• **PROMPT**
Look below for the line containing "for (const row" and the line containing "imported = [obj"; repeat exactly those two lines and all lines between them, and nothing else.
--- BEGIN PROVIDED RECORDS ---
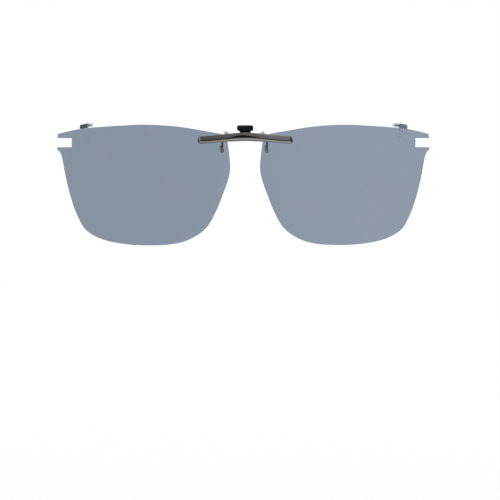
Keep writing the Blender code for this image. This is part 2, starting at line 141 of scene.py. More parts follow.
def make_sky():
    """White to the camera. To everything else, bright behind, above and below, and dim in front."""
    world = bpy.data.worlds.new("studio")
    bpy.context.scene.world = world
    world.use_nodes = True
    tree = world.node_tree
    tree.nodes.clear()
    direction = tree.nodes.new("ShaderNodeTexCoord").outputs["Generated"]
    axes = new_node(tree, "ShaderNodeSeparateXYZ", Vector=direction).outputs
    behind = smooth_ramp(tree, axes[1], -0.35, 0.45, 0.1, 1.0)
    above = smooth_ramp(tree, axes[2], 0.12, 0.7, 0.0, 0.9)
    below = smooth_ramp(tree, axes[2], -0.15, -0.8, 0.0, 0.5)
    beside = smooth_ramp(tree, axes[0], -0.25, 0.4, 0.0, 0.65)
    strength = combine(tree, combine(tree, behind, above), combine(tree, below, beside))
    strength = combine(tree, strength, SKY_LIMIT, "MINIMUM")
    light = new_node(tree, "ShaderNodeBackground", Strength=strength)
    white = new_node(tree, "ShaderNodeBackground", Strength=1.0)
    for background in (light, white):
        background.inputs["Color"].default_value = (1, 1, 1, 1)
    seen = tree.nodes.new("ShaderNodeLightPath").outputs["Is Camera Ray"]
    mix = new_node(tree, "ShaderNodeMixShader", i0=seen, i1=light.outputs[0], i2=white.outputs[0])
    out = tree.nodes.new("ShaderNodeOutputWorld")
    tree.links.new(mix.outputs[0], out.inputs["Surface"])


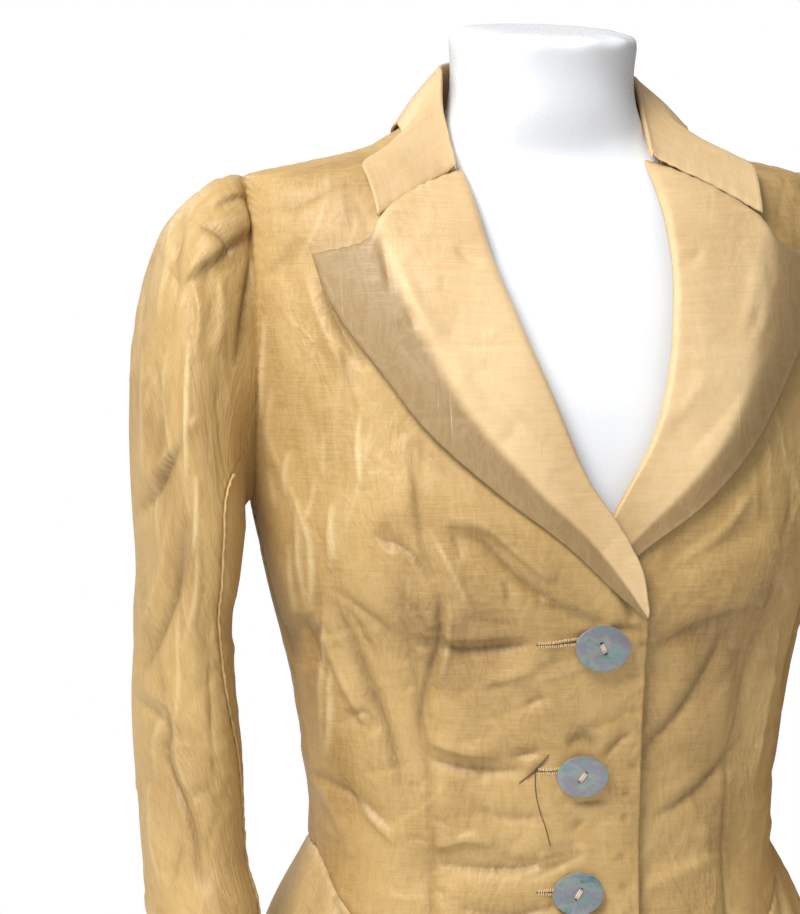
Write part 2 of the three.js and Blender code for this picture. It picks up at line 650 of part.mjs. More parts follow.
function sleeveSurface(side, isTop) {
  return (u, v) => {
    const fore = read(SLEEVE_SEAMS, "v", v, "fore");
    const hind = read(SLEEVE_SEAMS, "v", v, "hind");
    return sleevePoint(side, isTop ? mix(hind - 360, fore, u) : mix(fore, hind, u), v);
  };
}

function peplumSurface(side, fromTurn, toTurn, laps) {
  return (u, v) => {
    const turn = mix(fromTurn, toTurn, u);
    const seamZ = read(WAIST_SEAM, "turn", turn, "z");
    const drop = v * (seamZ - HEM_Z);
    const free = ease(FLUTE.calm_within, FLUTE.full_from, Math.abs(90 - turn));
    const spread = PEPLUM_SPREAD * (1 - Math.exp(-drop / PEPLUM_FALL)) * mix(0.3, 1, free);
    const flute = FLUTE.height * free * Math.sin(rad((turn / FLUTE.apart) * 360)) * ease(0, FLUTE.full_at, drop);
    const height = spread + flute + laps * lapped(turn);
    const point = bodyPoint(side, turn, seamZ, 0);
    const level = bodyPoint(side, turn, seamZ, 1).sub(point).setZ(0).normalize();
    point.addScaledVector(level, height);
    point.z -= drop;
    return point;
  };
}

function formGeometry() {
  const positions = [];
  const faces = [];
  const top = FORM[FORM.length - 1].z;
  const heights = FORM.map((row) => row.z);
  for (const z of heights)
    for (let i = 0; i < FORM_SIDES; i++) {
      const round = (i / FORM_SIDES) * 360;
      const turn = round <= 180 ? 90 - round : round - 270;
      const point = sectionPoint(FORM, round <= 180 ? LEFT : RIGHT, turn, z);
      point.z += NECK_SLANT * point.y * ease(NECK_SLANT_FROM, top, z);
      positions.push(...point.toArray());
    }
  const last = heights.length - 1;
  const at = (i, k) => k * FORM_SIDES + (i % FORM_SIDES);
  for (let k = 0; k < last; k++)
    for (let i = 0; i < FORM_SIDES; i++)
      faces.push(at(i, k), at(i + 1, k), at(i + 1, k + 1), at(i, k), at(i + 1, k + 1), at(i, k + 1));
  const base = positions.length / 3;
  positions.push(0, 0, 0);
  positions.push(0, FORM[last].middle, top + NECK_SLANT * FORM[last].middle);
  for (let i = 0; i < FORM_SIDES; i++) faces.push(at(i + 1, 0), at(i, 0), base, at(i, last), at(i + 1, last), base + 1);
  return solid(positions, faces);
}

// A thin oval disc with two holes
function buttonGeometry(wide, high) {
  const face = new THREE.Shape();
  face.absellipse(0, 0, wide / 2 - BUTTON.bevel, high / 2 - BUTTON.bevel, 0, 2 * Math.PI, false, 0);
  for (const sign of [-1, 1]) {
    const hole = new THREE.Path();
    const away = (sign * BUTTON.holes_apart) / 2;
    const angle = rad(BUTTON.hole_angle);
    hole.absarc(away * Math.cos(angle), away * Math.sin(angle), BUTTON.hole, 0, 2 * Math.PI, true);
    face.holes.push(hole);
  }
  const geometry = new THREE.ExtrudeGeometry(face, {
    depth: BUTTON.thick - 2 * BUTTON.bevel,
    bevelThickness: BUTTON.bevel,
    bevelSize: BUTTON.bevel,
    bevelOffset: 0,
    bevelSegments: 1,
    curveSegments: BUTTON.sides / 2,
  });
  geometry.translate(0, 0, BUTTON.bevel);
  return geometry;
}

const jacket = new THREE.Group();

function add(name, geometry, material) {
  const mesh = new THREE.Mesh(geometry, material);
  mesh.name = name;
  jacket.add(mesh);
  return mesh;
}

add("form_torso", formGeometry(), MATERIALS.form);

const SIDES = [
  { side: RIGHT, word: "right", laps: LAP },
  { side: LEFT, word: "left", laps: -LAP },
];
for (const { side, word, laps } of SIDES) {
  add("front_" + word, wall(14, 22, frontSurface(side)), MATERIALS.cloth);
  add("back_" + word, wall(8, 12, backSurface(side)), MATERIALS.cloth);
  add("lapel_" + word, wall(12, 7, lapelSurface(side)), MATERIALS.lapel);
  add("sleeve_top_" + word, wall(12, 18, sleeveSurface(side, true)), MATERIALS.cloth);
  add("sleeve_under_" + word, wall(6, 18, sleeveSurface(side, false)), MATERIALS.cloth);
  const edgeTurn = turnAt(FRONT_EDGE, FRONT_LINE_RIGHT[0].z);
  const front = peplumSurface(side, SIDE_SEAM_TURN, edgeTurn, laps);
  const back = peplumSurface(side, CENTRE_BACK_TURN, SIDE_SEAM_TURN, 0);
  add("peplum_front_" + word, wall(14, 4, front), MATERIALS.cloth);
  add("peplum_back_" + word, wall(13, 4, back), MATERIALS.cloth);
}
add("collar", wall(26, 9, collarSurface), MATERIALS.lapel);

for (const row of BUTTONS) {
  const turn = turnAt(row.x, row.z);
  const height = LAP + CLOTH / 2 + BUTTON.off;
  const seat = bodyPoint(RIGHT, turn, row.z, height);
  const out = bodyPoint(RIGHT, turn, row.z, height + 1).sub(seat).normalize();
  const button = add(row.name, buttonGeometry(row.wide, row.high), MATERIALS.shell);
  const across = UP.clone().cross(out).normalize();
  const upright = out.clone().cross(across);
  button.quaternion.setFromRotationMatrix(new THREE.Matrix4().makeBasis(across, upright, out));
  button.rotateX(rad(row.lean));
  button.rotateY(rad(row.tilt));
  button.rotateZ(rad(row.slant));
  button.position.copy(seat);
}

export default jacket;
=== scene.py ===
import math

import bmesh
import bpy
import numpy as np
from mathutils import Matrix, Vector


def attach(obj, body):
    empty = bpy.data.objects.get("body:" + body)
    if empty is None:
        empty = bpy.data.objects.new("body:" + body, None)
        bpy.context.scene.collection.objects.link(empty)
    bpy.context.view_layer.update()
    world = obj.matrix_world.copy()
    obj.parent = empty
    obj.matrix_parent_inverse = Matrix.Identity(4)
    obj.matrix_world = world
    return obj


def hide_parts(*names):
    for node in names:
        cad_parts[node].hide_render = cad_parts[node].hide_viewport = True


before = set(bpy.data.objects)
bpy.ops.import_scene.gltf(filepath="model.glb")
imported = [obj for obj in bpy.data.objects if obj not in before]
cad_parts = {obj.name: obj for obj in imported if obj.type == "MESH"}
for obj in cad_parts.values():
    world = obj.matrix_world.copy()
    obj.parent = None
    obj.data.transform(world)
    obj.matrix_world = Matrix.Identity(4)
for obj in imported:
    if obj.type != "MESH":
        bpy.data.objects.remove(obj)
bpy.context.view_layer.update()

MM = 0.001
# Cloth
CLOTH = 1.1  # thickness of the shells, a little less than the solids' walls
SEAM_GAP = 0.5  # between two pieces that are sewn together
LAP = 2.6  # how far each front moves off the body where the right one laps over the left
SQUARENESS = 0.9
RIGHT, LEFT = -1, 1


def table(columns, *rows):
    """A table with named columns, as an array for each name."""
    return dict(zip(columns.split(), np.array(rows, float).T))


BUST = dict(turn=38, z=455, rise=9, wide=21, high=42)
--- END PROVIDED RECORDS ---
• **RESPONSE FOR THIS EXERCISE**
for (const row of BUTTONS) {
  const turn = turnAt(row.x, row.z);
  const height = LAP + CLOTH / 2 + BUTTON.off;
  const seat = bodyPoint(RIGHT, turn, row.z, height);
  const out = bodyPoint(RIGHT, turn, row.z, height + 1).sub(seat).normalize();
  const button = add(row.name, buttonGeometry(row.wide, row.high), MATERIALS.shell);
  const across = UP.clone().cross(out).normalize();
  const upright = out.clone().cross(across);
  button.quaternion.setFromRotationMatrix(new THREE.Matrix4().makeBasis(across, upright, out));
  button.rotateX(rad(row.lean));
  button.rotateY(rad(row.tilt));
  button.rotateZ(rad(row.slant));
  button.position.copy(seat);
}

export default jacket;
=== scene.py ===
import math

import bmesh
import bpy
import numpy as np
from mathutils import Matrix, Vector


def attach(obj, body):
    empty = bpy.data.objects.get("body:" + body)
    if empty is None:
        empty = bpy.data.objects.new("body:" + body, None)
        bpy.context.scene.collection.objects.link(empty)
    bpy.context.view_layer.update()
    world = obj.matrix_world.copy()
    obj.parent = empty
    obj.matrix_parent_inverse = Matrix.Identity(4)
    obj.matrix_world = world
    return obj


def hide_parts(*names):
    for node in names:
        cad_parts[node].hide_render = cad_parts[node].hide_viewport = True


before = set(bpy.data.objects)
bpy.ops.import_scene.gltf(filepath="model.glb")
imported = [obj for obj in bpy.data.objects if obj not in before]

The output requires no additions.